The blacklist -- issued by the state-run oil producer in December and updated in March -- is illegal because Brazilian institutions responsible for fighting corruption haven’t yet declared those companies unfit for government contracts, Attorney General Luis Inacio Adams said in an interview Tuesday.

“In my opinion it is illegal to preempt the declaration of ineligibility,” Adams said. “The companies must be allowed to present their defense before they are judged.”

Petrobras released the list to show partners and investors it’s cracking down on corruption, Adams said. Without a legal foundation, it ends up hurting groups and their affiliates that may have played a smaller role or are innocent, he said. While Adams isn’t planning to take action in the matter, his comments could pressure Petrobras not to renew the ban on companies, some of which have submitted their own legal challenges.

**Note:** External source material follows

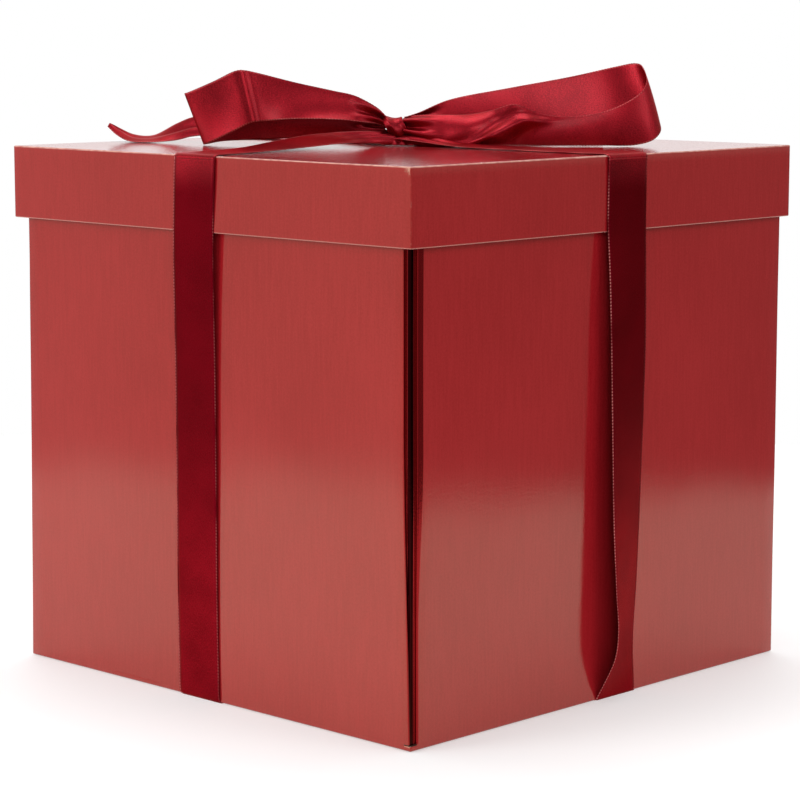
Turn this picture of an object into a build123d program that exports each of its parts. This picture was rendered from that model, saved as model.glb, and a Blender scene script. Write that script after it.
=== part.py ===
"""Lift-off-lid gift box of wrapped greyboard, tied both ways with a satin ribbon and a bow.

The origin is the centre of the underside, +Z is up and the sizes are in millimetres.
Front is -Y, right is +X, back is +Y and left is -X.
"""
from build123d import *
import os

# driving dimensions
BOX_WIDTH = 250.0        # square plan over the wrapped walls
TOTAL_HEIGHT = 242.0     # floor to the top of the lid
LID_WIDTH = 256.0        # square plan over the wrapped rim
LID_DEPTH = 33.2         # height of the lid's rim
RIBBON_WIDTH = 26.0
PAPER = 0.25             # wrapping and lining paper with its glue
BASE_THICK = 2.0         # greyboard of the base
WALL_THICK = 2.5         # greyboard of the walls
LID_THICK = 1.75         # greyboard of the lid
CORNER_NOTCH = 4.2       # how far each wall stops short of the outer corner
HINGE_LEG = 12.0         # each leg of the paper hinge strips
SLIP = 0.1               # gap between pieces that lie against each other
WRAP_ROUND = 0.5         # rounding of the wrapped edges
STRAP_THICK = 0.3        # ribbon that is pressed flat under the box
FALL_THICK = 0.5         # ribbon that hangs or lies free
FALL_CLEAR = 0.3         # gap between the lid and the ribbon round it
FRONT_FALL_X = -4.0      # middle of the ribbon that goes over the front and the back
SIDE_FALL_Y = 8.0        # middle of the ribbon that goes over the two sides
FALL_GAP = 0.8           # gap between a fall and the strap under the box
BOW_TURN = 44.0          # the loops lie along this direction in plan, in degrees from +X
LOOP_THICK = 1.2         # soft solid of a ribbon loop

# heights and reaches that follow from them
half_box = BOX_WIDTH / 2
half_lid = LID_WIDTH / 2
base_low = STRAP_THICK
board_low = base_low + PAPER
base_high = board_low + BASE_THICK
floor_high = base_high + PAPER
lid_low = TOTAL_HEIGHT - LID_DEPTH
lid_board_high = TOTAL_HEIGHT - PAPER
lid_board_low = lid_board_high - LID_THICK
lid_liner_low = lid_board_low - PAPER
wall_high = lid_liner_low - SLIP
wall_low = base_high + SLIP
wall_half_length = half_box - CORNER_NOTCH
wall_inner = half_box - PAPER - WALL_THICK
rim_outer = half_lid - PAPER
rim_inner = rim_outer - LID_THICK
fall_inner = half_lid + FALL_CLEAR
fall_outer = fall_inner + FALL_THICK
band_low = TOTAL_HEIGHT + 0.15
half_ribbon = RIBBON_WIDTH / 2
SIDES = {"front": 0, "right": 90, "back": 180, "left": 270}

parts = {}


def block(x, y, z):
    """Box between two limits along each axis."""
    size = [high - low for low, high in (x, y, z)]
    middle = [(high + low) / 2 for low, high in (x, y, z)]
    return Pos(*middle) * Box(*size)


def turned(shape, degrees):
    """The shape turned about the vertical axis."""
    return Rot(0, 0, degrees) * shape


def make_base():
    """Square greyboard, the paper tray that wraps it from below, and the lining between the hinges."""
    inner = half_box - PAPER
    board = block((-inner, inner), (-inner, inner), (board_low, base_high))
    tray = block((-half_box, half_box), (-half_box, half_box), (base_low, base_high))
    tray = fillet(tray.edges().filter_by(Axis.Z), WRAP_ROUND)
    lining_half = wall_inner - HINGE_LEG - SLIP
    parts["base_board"] = board
    parts["base_wrap"] = tray - board
    parts["base_liner"] = block((-lining_half, lining_half), (-lining_half, lining_half), (base_high, floor_high))


def make_walls():
    """Four separate wall panels: greyboard, outer wrap round three edges, lining and hinge strip."""
    board_half = wall_half_length - PAPER
    liner_high = wall_high - PAPER
    strip_high = floor_high + HINGE_LEG
    strip_half = wall_inner - HINGE_LEG - SLIP
    inner_face = wall_inner - PAPER
    board = block((-board_half, board_half), (-half_box + PAPER, -wall_inner), (wall_low, liner_high))
    panel = block(
        (-wall_half_length, wall_half_length), (-half_box, -wall_inner), (wall_low, wall_high)
    )
    outer_edges = panel.edges().filter_by(Axis.Z).group_by(Axis.Y)[0]
    wrap = fillet(outer_edges, WRAP_ROUND) - board
    liner = block((-board_half, board_half), (-wall_inner, -inner_face), (strip_high + SLIP, liner_high))
    upright = block((-strip_half, strip_half), (-wall_inner, -inner_face), (base_high, strip_high))
    flat = block(
        (-strip_half, strip_half), (-wall_inner, -wall_inner + HINGE_LEG), (base_high, floor_high)
    )
    strip = upright + flat
    for side, degrees in SIDES.items():
        parts[f"wall_board_{side}"] = turned(board, degrees)
        parts[f"wall_wrap_{side}"] = turned(wrap, degrees)
        parts[f"wall_liner_{side}"] = turned(liner, degrees)
        parts[f"hinge_strip_{side}"] = turned(strip, degrees)


def make_lid():
    """Top board, four rim boards butted at the corners, the outer wrap and the linings."""
    rim_high = lid_board_low
    board_low_edge = lid_low + PAPER
    liner_inner = rim_inner - PAPER
    parts["lid_top_board"] = block(
        (-rim_outer, rim_outer), (-rim_outer, rim_outer), (lid_board_low, lid_board_high)
    )
    shell = block((-half_lid, half_lid), (-half_lid, half_lid), (lid_low, TOTAL_HEIGHT))
    upright_edges = shell.edges().filter_by(Axis.Z)
    top_edges = shell.edges().group_by(Axis.Z)[-1]
    shell = fillet(upright_edges + top_edges, WRAP_ROUND)
    core = block((-rim_outer, rim_outer), (-rim_outer, rim_outer), (board_low_edge, lid_board_high))
    mouth = block((-rim_inner, rim_inner), (-rim_inner, rim_inner), (lid_low - 1, board_low_edge + 1))
    parts["lid_wrap"] = shell - core - mouth
    lining_half = liner_inner - SLIP
    parts["lid_liner"] = block(
        (-lining_half, lining_half), (-lining_half, lining_half), (lid_liner_low, lid_board_low)
    )
    for side, degrees in SIDES.items():
        long_rim = side in ("front", "back")
        reach = rim_outer if long_rim else rim_inner
        liner_reach = rim_inner if long_rim else liner_inner
        rim = block((-reach, reach), (-rim_outer, -rim_inner), (board_low_edge, rim_high))
        liner = block((-liner_reach, liner_reach), (-rim_inner, -liner_inner), (lid_low, lid_board_low))
        parts[f"lid_rim_board_{side}"] = turned(rim, degrees)
        parts[f"lid_rim_liner_{side}"] = turned(liner, degrees)


def make_straps():
    """The ribbon that is pressed flat under the box: one length through, two lengths up to it."""
    low_x = FRONT_FALL_X - half_ribbon
    high_x = FRONT_FALL_X + half_ribbon
    side_y = (SIDE_FALL_Y - half_ribbon, SIDE_FALL_Y + half_ribbon)
    thick = (0, STRAP_THICK)
    parts["ribbon_under_long"] = block((low_x, high_x), (-fall_outer, fall_outer), thick)
    parts["ribbon_under_left"] = block((-fall_outer, low_x - SLIP), side_y, thick)
    parts["ribbon_under_right"] = block((high_x + SLIP, fall_outer), side_y, thick)


def make_falls_and_bands():
    """For each side, the ribbon that hangs down the wall and the ribbon that crosses the lid."""
    band_start = 12.5        # the bands end here, at the crossing under the knot
    start_half = 6.0         # they are gathered to this half width there
    start_low = 245.9        # and are lifted to this height
    landing = 60.0           # they lie on the lid beyond this distance
    fall_low = STRAP_THICK + FALL_GAP
    band_high = band_low + FALL_THICK
    profile = Polyline(
        (-band_start, start_low),
        (-landing, band_low),
        (-fall_inner + SLIP, band_low),
        (-fall_inner + SLIP, band_high),
        (-landing, band_high),
        (-band_start, start_low + FALL_THICK),
        close=True,
    )
    side_view = extrude(Plane.YZ * make_face(profile), amount=half_lid, both=True)
    shifts = {"front": FRONT_FALL_X, "right": SIDE_FALL_Y, "back": -FRONT_FALL_X, "left": -SIDE_FALL_Y}
    for side, degrees in SIDES.items():
        shift = shifts[side]
        outline = Polyline(
            (-start_half, -band_start),
            (shift - half_ribbon, -landing),
            (shift - half_ribbon, -fall_inner + SLIP),
            (shift + half_ribbon, -fall_inner + SLIP),
            (shift + half_ribbon, -landing),
            (start_half, -band_start),
            close=True,
        )
        plan = extrude(make_face(outline), amount=TOTAL_HEIGHT + 20)
        fall = block(
            (shift - half_ribbon, shift + half_ribbon), (-fall_outer, -fall_inner), (fall_low, band_high)
        )
        parts[f"ribbon_band_{side}"] = turned(plan & side_view, degrees)
        parts[f"ribbon_fall_{side}"] = turned(fall, degrees)


def strand(path, outline):
    """Upright ribbon: a band of even thickness along a plan path, cut to an outline seen from the side.

    Both are given in the bow's own frame, where X runs along the bow from the middle of the lid.
    """
    band = extrude(trace(path, line_width=LOOP_THICK), amount=TOTAL_HEIGHT * 2)
    side_view = extrude(Plane.XZ * make_face(Polyline(*outline, close=True)), amount=half_box, both=True)
    return turned(band & side_view, BOW_TURN)


def make_bow():
    """The crossing under the knot, the knot, two loops in three lengths each, and two tails."""
    crossing_high = 247.3
    crossing = Pos(0, 0, (band_low + crossing_high) / 2) * Cylinder(12.2, crossing_high - band_low)
    parts["ribbon_crossing"] = fillet(crossing.edges().group_by(Axis.Z)[-1], 2.0)
    knot = Pos(-3.9, 0, 251.8) * Box(10.0, 11.0, 8.8)
    parts["bow_knot"] = turned(fillet(knot.edges(), 3.4), BOW_TURN)
    parts["bow_loop_left_front"] = strand(
        ThreePointArc((-9.3, -2.5), (-40, -11), (-70.5, -14)),
        [(-9.3, 252.6), (-26, 253.7), (-52, 254.7), (-69.2, 253.4), (-75.5, 277),
         (-47, 270), (-26.5, 265.5), (-14, 261), (-9.3, 257)],
    )
    parts["bow_loop_left_end"] = strand(
        Polyline((-72.5, -14), (-98, -4), (-90, 3)),
        [(-70, 252.5), (-92.8, 242.3), (-101.6, 265.8), (-76.5, 277)],
    )
    parts["bow_loop_left_back"] = strand(
        ThreePointArc((-88.5, 4.5), (-50, 7), (-9.3, 2.5)),
        [(-88.5, 243.4), (-65, 244.5), (-10, 249.2), (-9.3, 256), (-40, 264), (-88.5, 270)],
    )
    parts["bow_loop_right_front"] = strand(
        ThreePointArc((1.5, -2.5), (50, -11), (98, -9)),
        [(1.5, 248.4), (13, 247.2), (23, 246.6), (32, 242.4), (98, 242.4), (98, 259.5), (79, 255.6),
         (64, 256.5), (51, 261.2), (34, 256.5), (1.5, 255.8)],
    )
    parts["bow_loop_right_end"] = strand(
        ThreePointArc((99, -9), (119, -0.5), (99, 8)),
        [(98, 242.4), (108.6, 242.4), (118.8, 247.7), (121, 252), (112.5, 279.8), (98, 277)],
    )
    parts["bow_loop_right_back"] = strand(
        ThreePointArc((98, 8.2), (50, 9), (1.5, 2.5)),
        [(1.5, 249.4), (30, 244.4), (98, 242.6), (98, 277), (50.6, 268), (21.4, 262.6), (1.5, 256)],
    )
    parts["bow_tail_left"] = strand(
        Polyline((-12, 7), (-122, 32), (-137, 34)),
        [(-12, 248.5), (-40, 245.6), (-95, 244), (-122, 242.6), (-129, 243.4), (-140, 253),
         (-120, 246), (-92, 256.5), (-50, 254), (-12, 253)],
    )
    parts["bow_tail_right"] = strand(
        Polyline((5, 8), (40, 19), (76, 30)),
        [(5, 248.2), (20, 247.2), (40, 242.6), (78, 242.6), (68, 250), (20, 252), (5, 252)],
    )


make_base()
make_walls()
make_lid()
make_straps()
make_falls_and_bands()
make_bow()

os.makedirs("parts", exist_ok=True)
for name, shape in parts.items():
    export_step(shape, f"parts/{name}.step")
print(len(parts), "pieces")
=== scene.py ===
"""Looks of the lift-off-lid gift box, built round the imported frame.

Metres, +Z up, front is -Y and right is +X. Lengths that are easier to read in millimetres carry "* MM".
"""
import math
import bpy
import numpy as np
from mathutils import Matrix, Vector


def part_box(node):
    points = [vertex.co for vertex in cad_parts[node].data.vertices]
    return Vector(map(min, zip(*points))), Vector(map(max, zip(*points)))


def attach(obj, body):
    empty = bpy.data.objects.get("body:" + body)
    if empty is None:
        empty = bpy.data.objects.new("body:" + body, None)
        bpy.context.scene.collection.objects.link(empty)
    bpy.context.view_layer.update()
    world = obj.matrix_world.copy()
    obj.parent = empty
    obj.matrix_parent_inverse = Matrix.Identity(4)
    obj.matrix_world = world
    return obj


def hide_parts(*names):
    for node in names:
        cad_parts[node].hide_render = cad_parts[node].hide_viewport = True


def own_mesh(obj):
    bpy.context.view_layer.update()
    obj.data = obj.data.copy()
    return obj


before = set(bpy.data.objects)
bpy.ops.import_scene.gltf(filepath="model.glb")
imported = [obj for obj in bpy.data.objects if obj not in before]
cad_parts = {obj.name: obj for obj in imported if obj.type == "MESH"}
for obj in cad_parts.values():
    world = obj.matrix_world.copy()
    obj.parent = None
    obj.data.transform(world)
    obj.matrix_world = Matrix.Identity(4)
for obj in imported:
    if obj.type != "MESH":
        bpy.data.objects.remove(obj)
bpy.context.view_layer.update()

MM = 0.001
SIDES = {"front": 0, "right": 90, "back": 180, "left": 270}
# How far each wall's left and right ends, seen from outside, reach past its half length: the outer half
# of its thickness, then the inner half. At the back corners the side walls cover the back wall's butted
# ends. At the front corners the outer halves stand open, and a lip on the front wall's inner half closes
# the gap from behind.
BUTT, COVER, LIP = 1.35 * MM, 4.1 * MM, 2.6 * MM
WALL_ENDS = {
    "front": ((0, 0), (LIP, LIP)),
    "right": ((0, COVER), (BUTT, COVER)),
    "back": ((BUTT, BUTT), (BUTT, BUTT)),
    "left": ((COVER, 0), (COVER, BUTT)),
}
# How far the left and right ends spread at the base, and the height below which they start to.
WALL_FLARE = {
    "front": ((4.1 * MM, 260 * MM), (3.0 * MM, 130 * MM)),
    "right": ((0.4 * MM, 110 * MM), (0, 110 * MM)),
    "back": ((0, 110 * MM), (0, 110 * MM)),
    "left": ((0, 110 * MM), (0, 110 * MM)),
}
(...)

The company known formally as Petroleo Brasileiro SA booked a 6.2 billion-real ($2 billion) writedown on 2014 results from a scheme that allegedly involved contractors bribing executives to inflate prices, with politicians receiving kickbacks. While former Petrobras executives and a black-market banker have been convicted, prosecutors continue to investigate suppliers with no convictions to date.

Top Builders

Banned companies include Brazil’s biggest builders, Odebrecht SA, Camargo Correa SA and Andrade Gutierrez SA, as well as units of Italy’s Techint and Sweden’s Skanska AB.

Andrade Gutierrez and Odebrecht said in separate e-mailed responses that they contested their inclusion on the list, weren’t part of any cartel and won contracts legally. Camargo Correa didn’t respond to a request for comment. Techint’s inclusion was based on plea-bargain testimony that’s insufficient to stand alone as proof, it said by e-mail. Skanska, which didn’t immediately respond to a request for comment for this story, said Tuesday it has zero tolerance for unethical practices and is undertaking an internal probe.

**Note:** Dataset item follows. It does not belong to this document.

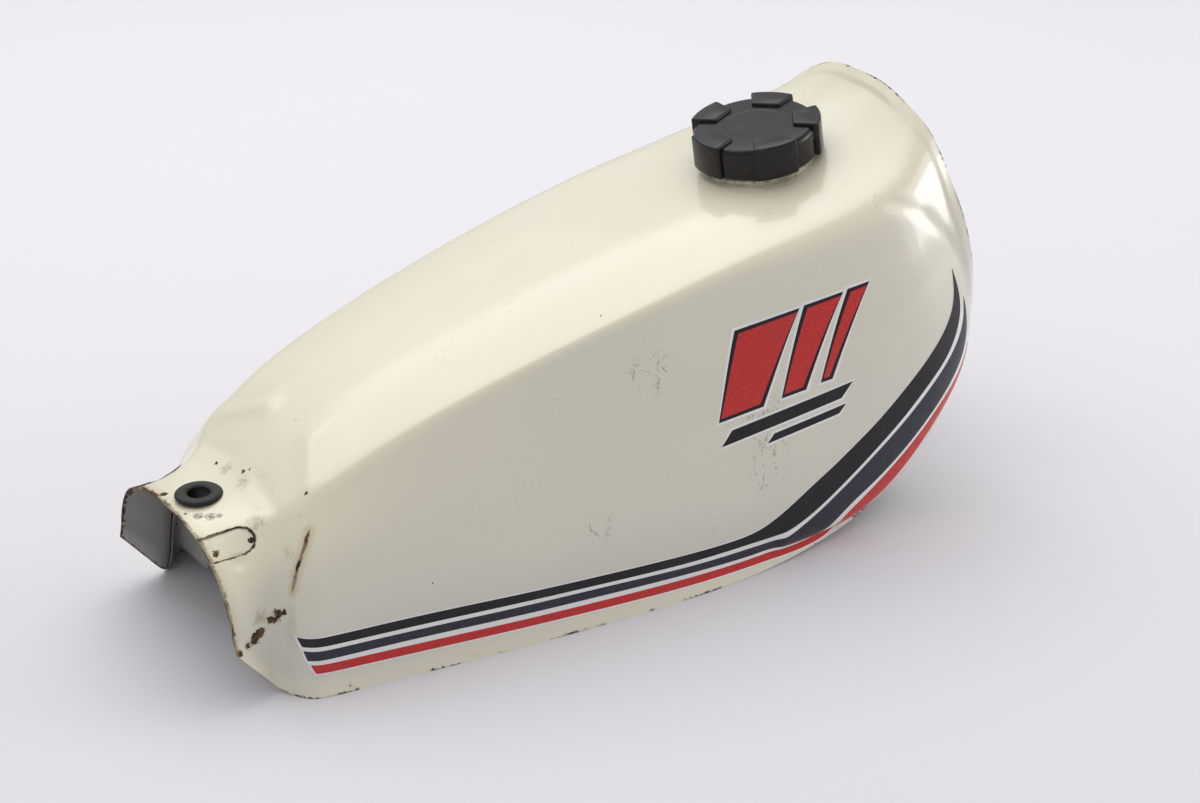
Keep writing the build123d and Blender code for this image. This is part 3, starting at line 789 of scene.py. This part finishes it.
# ---- filler collar and cap ----
def collarPiece():
    outline = [(28.7, -21.6), (31.8, -21.6), (32.9, -22.6), (33.0, -26.0), (34.2, -28.4), (36.5, -30.5)]
    outline += [(36.5, -33.0), (28.7, -34.0)]
    profile = rounded(outline, [0, 0.7, 0.8, 1.2, 1.6, 0, 0, 0], 4)
    piece = addObject("fillerCollar", lathe("fillerCollar", profile, 120), finishes["collar"])
    piece.data.transform(fillerMatrix())
    smoothed(piece, 50)
    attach(piece, "tank")
    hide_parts("neck_collar")


collarPiece()

cap = {
    "radius": 35.5, "face": -1.9, "skirt": -20, "bore": 30.3, "ceiling": -3,
    "lobeRadius": 38, "lobeRoot": 21.5, "lobeWidth": 40, "lobeCount": 5, "firstLobe": 36,
    # the raised ring on the face, and the boss that holds the liner disc
    "ring": 18.2, "ringRise": 0.12, "boss": 8, "bossEnd": -4.95, "spigot": 5, "spigotEnd": -6.6, "screw": 1.5,
}


def capBody():
    radius, face, skirt, bore, ceiling = [cap[key] for key in ("radius", "face", "skirt", "bore", "ceiling")]
    ring, boss, spigot, screw = [cap[key] for key in ("ring", "boss", "spigot", "screw")]
    outline = [(0, face), (ring - 1.2, face), (ring, face + cap["ringRise"]), (ring + 1.2, face + 0.08)]
    outline += [(radius - 1.9, face), (radius, -4.2), (radius, skirt + 0.8), (radius - 0.7, skirt)]
    outline += [(bore + 0.7, skirt), (bore, skirt + 0.7), (bore, ceiling), (boss, ceiling)]
    outline += [(boss, cap["bossEnd"]), (spigot, cap["bossEnd"]), (spigot, cap["spigotEnd"])]
    outline += [(screw, cap["spigotEnd"]), (screw, face - 0.5), (0, face - 0.5)]
    radii = [0, 0.6, 0.6, 0.6, 2.2, 2.2, 0.5, 0.5, 0.4, 0.4, 0.5, 0.4, 0.3, 0.3, 0.3, 0.2, 0.1, 0]
    return lathe("capBody", rounded(outline, radii, 4, False), 144)


def capLobe():
    # one grip lobe at angle 0, a block with a curved outer face
    half = math.radians(cap["lobeWidth"]) / 2
    arc = [(-half + 2 * half * k / 12) for k in range(13)]
    plan = [(cap["lobeRadius"] * math.cos(a), cap["lobeRadius"] * math.sin(a)) for a in arc]
    rootHalf = cap["lobeRoot"] * math.tan(half) * 1.05
    plan += [(cap["lobeRoot"], rootHalf), (cap["lobeRoot"], -rootHalf)]
    mesh = bpy.data.meshes.new("capLobe")
    build = bmesh.new()
    lower = [build.verts.new((x * mm, y * mm, (cap["skirt"] - 0.1) * mm)) for x, y in plan]
    upper = [build.verts.new((x * mm, y * mm, 0)) for x, y in plan]
    build.faces.new(lower[::-1])
    build.faces.new(upper)
    for k in range(len(plan)):
        following = (k + 1) % len(plan)
        build.faces.new([lower[k], lower[following], upper[following], upper[k]])
    bmesh.ops.recalc_face_normals(build, faces=build.faces)
    build.to_mesh(mesh)
    build.free()
    lobe = addObject("capLobe", mesh, finishes["cap"])
    edge = lobe.modifiers.new("edge", "BEVEL")
    edge.width, edge.segments, edge.limit_method, edge.angle_limit = 1.3 * mm, 4, "ANGLE", math.radians(40)
    return applied(lobe)


def ringTree(material):
    # repeats the incoming piece round the z axis
    tree = bpy.data.node_groups.new("lobeRing", "GeometryNodeTree")
    face = tree.interface
    face.new_socket("Geometry", in_out="INPUT", socket_type="NodeSocketGeometry")
    face.new_socket("Count", in_out="INPUT", socket_type="NodeSocketInt")
    face.new_socket("First Angle", in_out="INPUT", socket_type="NodeSocketFloat")
    face.new_socket("Geometry", in_out="OUTPUT", socket_type="NodeSocketGeometry")
    add, link = tree.nodes.new, tree.links.new
    given, result = add("NodeGroupInput"), add("NodeGroupOutput")
    line, index = add("GeometryNodeMeshLine"), add("GeometryNodeInputIndex")
    place = add("GeometryNodeInstanceOnPoints")
    line.inputs["Offset"].default_value = (0, 0, 0)
    share, turn, angle = add("ShaderNodeMath"), add("ShaderNodeMath"), add("ShaderNodeCombineXYZ")
    share.operation, turn.operation = "DIVIDE", "MULTIPLY_ADD"
    turn.inputs[1].default_value = 2 * math.pi
    realize, paint = add("GeometryNodeRealizeInstances"), add("GeometryNodeSetMaterial")
    paint.inputs["Material"].default_value = material
    link(given.outputs["Count"], line.inputs["Count"])
    link(index.outputs[0], share.inputs[0])
    link(given.outputs["Count"], share.inputs[1])
    link(share.outputs[0], turn.inputs[0])
    link(given.outputs["First Angle"], turn.inputs[2])
    link(turn.outputs[0], angle.inputs["Z"])
    link(line.outputs["Mesh"], place.inputs["Points"])
    link(given.outputs["Geometry"], place.inputs["Instance"])
    link(angle.outputs[0], place.inputs["Rotation"])
    link(place.outputs[0], realize.inputs[0])
    link(realize.outputs[0], paint.inputs["Geometry"])
    link(paint.outputs[0], result.inputs[0])
    return tree


def capPiece():
    piece = capLobe()
    piece.name = "capMoulding"
    tree = ringTree(finishes["cap"])
    ring = piece.modifiers.new("lobes", "NODES")
    ring.node_group = tree
    values = {"Count": cap["lobeCount"], "First Angle": math.radians(cap["firstLobe"])}
    for item in tree.interface.items_tree:
        if item.in_out == "INPUT" and item.name in values:
            ring[item.identifier] = values[item.name]
    applied(piece)
    build = bmesh.new()
    build.from_mesh(piece.data)
    build.from_mesh(capBody())
    build.to_mesh(piece.data)
    build.free()
    piece.data.transform(fillerMatrix())
    smoothed(piece, 40)
    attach(piece, "cap")
    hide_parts("cap_shell")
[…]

The scandal, and an ensuing credit crunch, is exacerbating a global oil industry slump for Brazilian suppliers. OAS SA filed for bankruptcy protection and Galvao Engenharia SA is in default, while Odebrecht’s oil and gas unit is expanding abroad to diversify operations.

In March, Petrobras added Brazilian companies Schahin Engenharia SA and TKK Engenharia to its blacklist while lifting the ban on Grupo Setal units after they signed leniency agreements in the criminal and antitrust investigations. Schahin, which is also seeking bankruptcy protection, says its shareholders and creditors have lost more than $4 billion since Petrobras canceled its contracts last month.

‘Concrete Proof’

The suspension of companies is based on concrete proof, Petrobras said Wednesday in a note on the company’s website. Not all foreign suppliers mentioned in witness testimony have been blacklisted by the Rio de Janeiro-based producer.

Petrobras confirmed it received a letter from Brazil’s oil regulator questioning the ban, and would respond to the regulator’s concerns. Adams said Petrobras didn’t seek a legal opinion from the government before publishing the list.

Petrobras didn’t respond to an e-mail seeking comment. Its shares fell 0.1 percent in Sao Paulo Wednesday after gaining as much as 2 percent.

Many of the companies on the list also hold contracts for public works projects, including airports, roads and soccer stadiums. With the government set to unveil another phase of infrastructure projects on June 9, Adams said these companies should be allowed to bid unless they are officially found guilty.

Leniency Accords

It’s up to Brazil’s comptroller general to declare if companies are ineligible to bid on future government contracts or receive public financing.

Adams defends the option of leniency agreements that require an admission of wrongdoing, full repayment of damages, cooperation with the investigation and compliance measures.

The comptroller is investigating 29 companies in relation to the Petrobras corruption case, and only four are negotiating leniency agreements, according to the agency’s press office. SBM Offshore NV also signed a memorandum of understanding, promising to cooperate with the investigation.